Supplied data:
----------

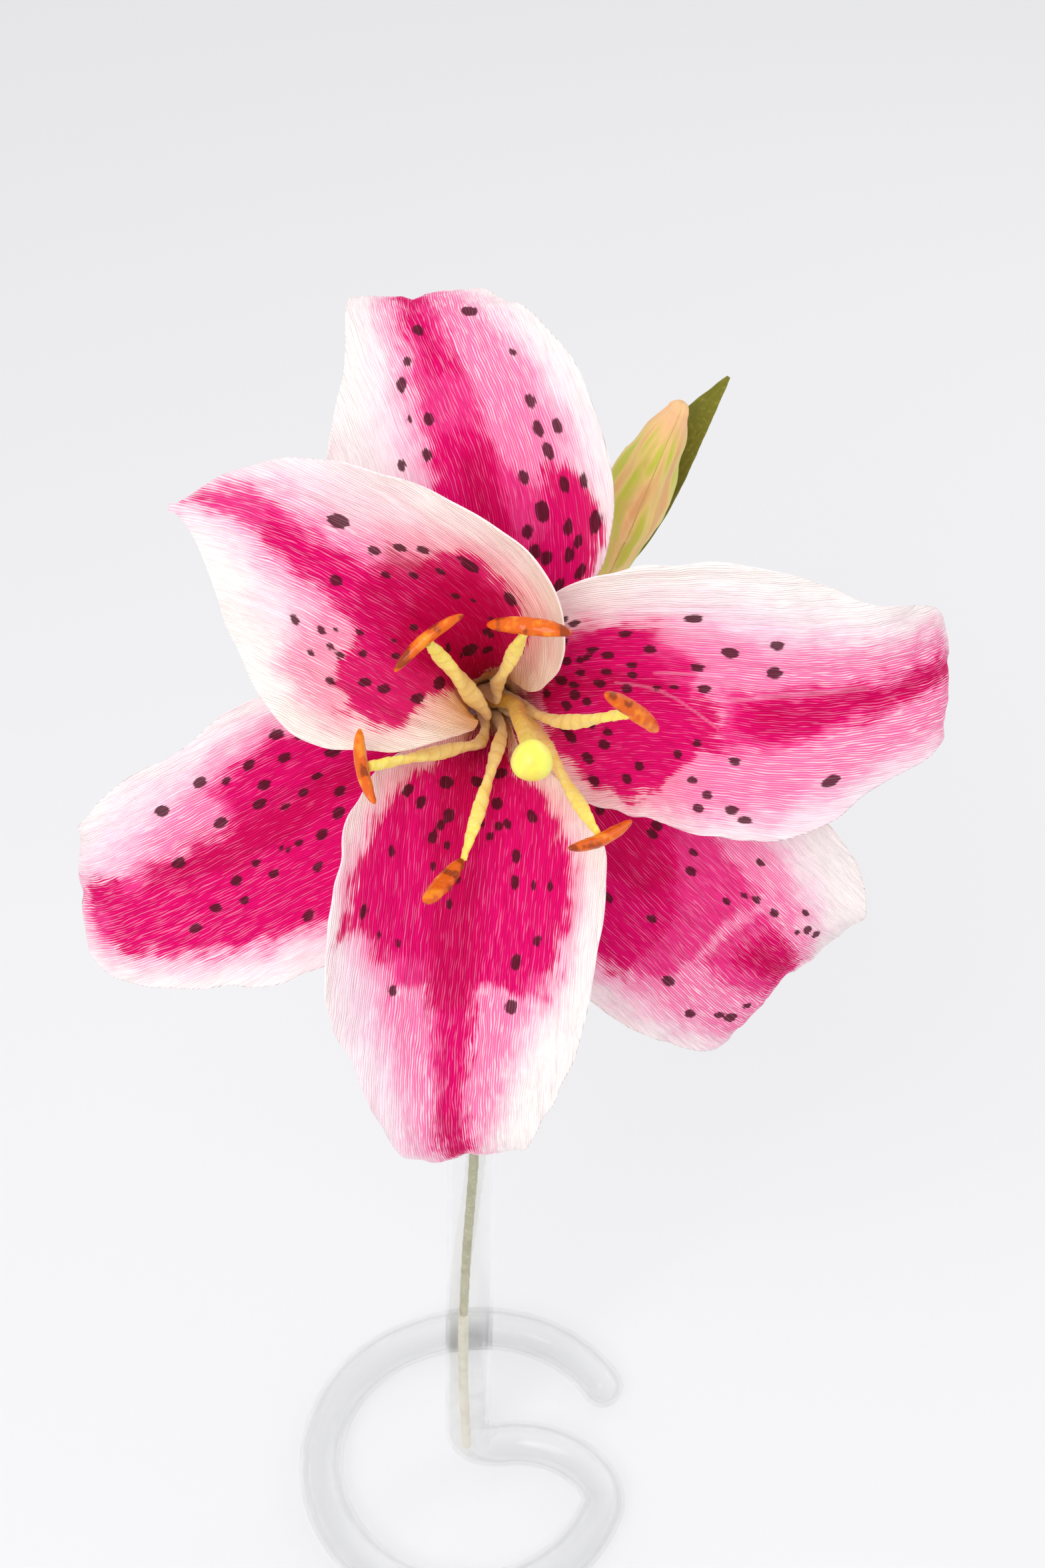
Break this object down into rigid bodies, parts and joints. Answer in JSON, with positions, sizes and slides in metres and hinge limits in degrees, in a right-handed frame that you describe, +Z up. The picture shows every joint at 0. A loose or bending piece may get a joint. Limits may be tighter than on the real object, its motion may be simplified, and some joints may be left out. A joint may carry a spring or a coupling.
{
  "type": "paper stargazer lily in glass tube vase",
  "caption": "Crepe-paper stargazer lily with curled spotted petals, varnished anthers, a bud and a leaf, its taped stem standing in a glass tube vase whose foot bends into a flat ring.",
  "frame": {"origin": "on the table, at the middle of the whole object's box seen from above", "axes": "+Z up along the upright glass tube; the open flower faces -Y; +X is to the right as seen from the flower's front, where the bud and the leaf lean"},
  "size_m": [0.1834, 0.1662, 0.4502],
  "materials": {
    "glass": "clear, smooth, with a faint green tint at the edges",
    "petal_paper": "matte crepe paper with lengthwise wrinkles, brushed magenta over cream edges, dark spots",
    "stem_tape": "olive-green stretched paper tape, slightly waxy",
    "wire_paper": "pale matte paper wound round wire",
    "neck_tape": "green stretched paper tape in overlapping turns",
    "filament_tape": "pale yellow-green twisted paper tape, peach at the foot",
    "anther_varnish": "orange-brown paint under gloss varnish",
    "pistil_paint": "yellow-green painted paper pulp, smooth",
    "bud_paper": "pale yellow-green crepe paper with a pinkish ridge",
    "leaf_paper": "dark olive crepe paper, matte"
  },
  "bodies": {
    "root": {"glass_vase": "glass", "stem_wire": "wire_paper", "stem": "stem_tape", "neck": "neck_tape", "inner_petal_front": "petal_paper", "inner_petal_left": "petal_paper", "inner_petal_right": "petal_paper", "outer_petal_top": "petal_paper", "outer_petal_left": "petal_paper", "outer_petal_right": "petal_paper", "filament_upper_left": "filament_tape", "filament_top": "filament_tape", "filament_right": "filament_tape", "filament_lower_right": "filament_tape", "filament_front": "filament_tape", "filament_left": "filament_tape", "anther_upper_left": "anther_varnish", "anther_top": "anther_varnish", "anther_right": "anther_varnish", "anther_lower_right": "anther_varnish", "anther_front": "anther_varnish", "anther_left": "anther_varnish", "pistil": "pistil_paint", "bud_stalk": "stem_tape", "bud": "bud_paper", "leaf": "leaf_paper"}
  },
  "joints": []
}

----------

Task instructions: Tally the lines in the listing that hold "bodies" and report the number alone.

Task output: 2